Given an array of integers, our task is to write a program that efficiently finds the second largest element present in the array.
Example:

Input: arr[] = {12, 35, 1, 10, 34, 1} Output: The second largest element is 34. Explanation: The largest element of the array is 35 and the second largest element is 34 Input: arr[] = {10, 5, 10} Output: The second largest element is 5. Explanation: The largest element of the array is 10 and the second largest element is 5 Input: arr[] = {10, 10, 10} Output: The second largest does not exist. Explanation: Largest element of the array is 10 there is no second largest element

Efficient Solution
Approach: Find the second largest element in a single traversal.
Below is the complete algorithm for doing this:

1. Initialize two variables first and second to INT_MIN as first = second = INT_MIN 2) Start traversing the array, a) If the current element in array say arr[i] is greater than first.
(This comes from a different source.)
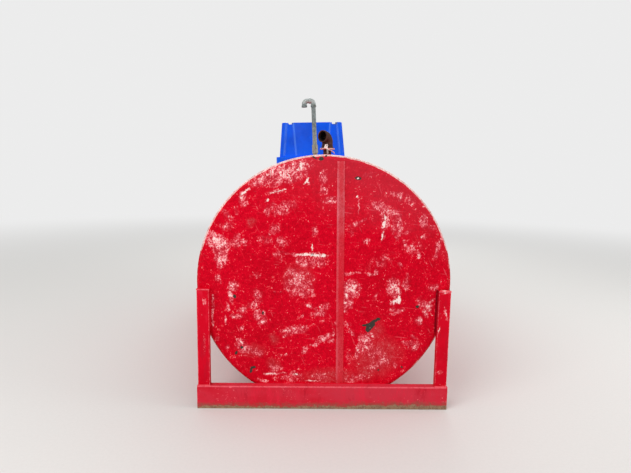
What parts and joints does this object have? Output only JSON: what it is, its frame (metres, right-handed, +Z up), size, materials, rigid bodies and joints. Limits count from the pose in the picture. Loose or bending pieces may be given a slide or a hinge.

Then update first and second as, second = first first = arr[i] b) If the current element is in between first and second, then update second to store the value of current variable as second = arr[i] 3) Return the value stored in second.

// C program to find second largest

// element in an array

#include <limits.h>

#include <stdio.h>

/* Function to print the second largest elements */

void print2largest( int arr[], int arr_size)

{

int i, first, second;

/* There should be atleast two elements */

if (arr_size < 2) {

printf ( " Invalid Input " );

return ;

}

first = second = INT_MIN;

for (i = 0; i < arr_size; i++) {

/* If current element is greater than first

then update both first and second */

if (arr[i] > first) {

second = first;

first = arr[i];

}

/* If arr[i] is in between first and

second then update second */

else if (arr[i] > second && arr[i] != first)

second = arr[i];

}

if (second == INT_MIN)

printf ( "There is no second largest element\n" );

else

printf ( "The second largest element is %dn" , second);

}

/* Driver program to test above function */

int main()

{

int arr[] = { 12, 35, 1, 10, 34, 1 };

int n = sizeof (arr) / sizeof (arr[0]);

print2largest(arr, n);

return 0;

}

Output:

The second largest element is 34

Complexity Analysis:

• Time Complexity: O(n).
  Only one traversal of the array is needed.
• Auxiliary space: O(1).
  As no extra space is required.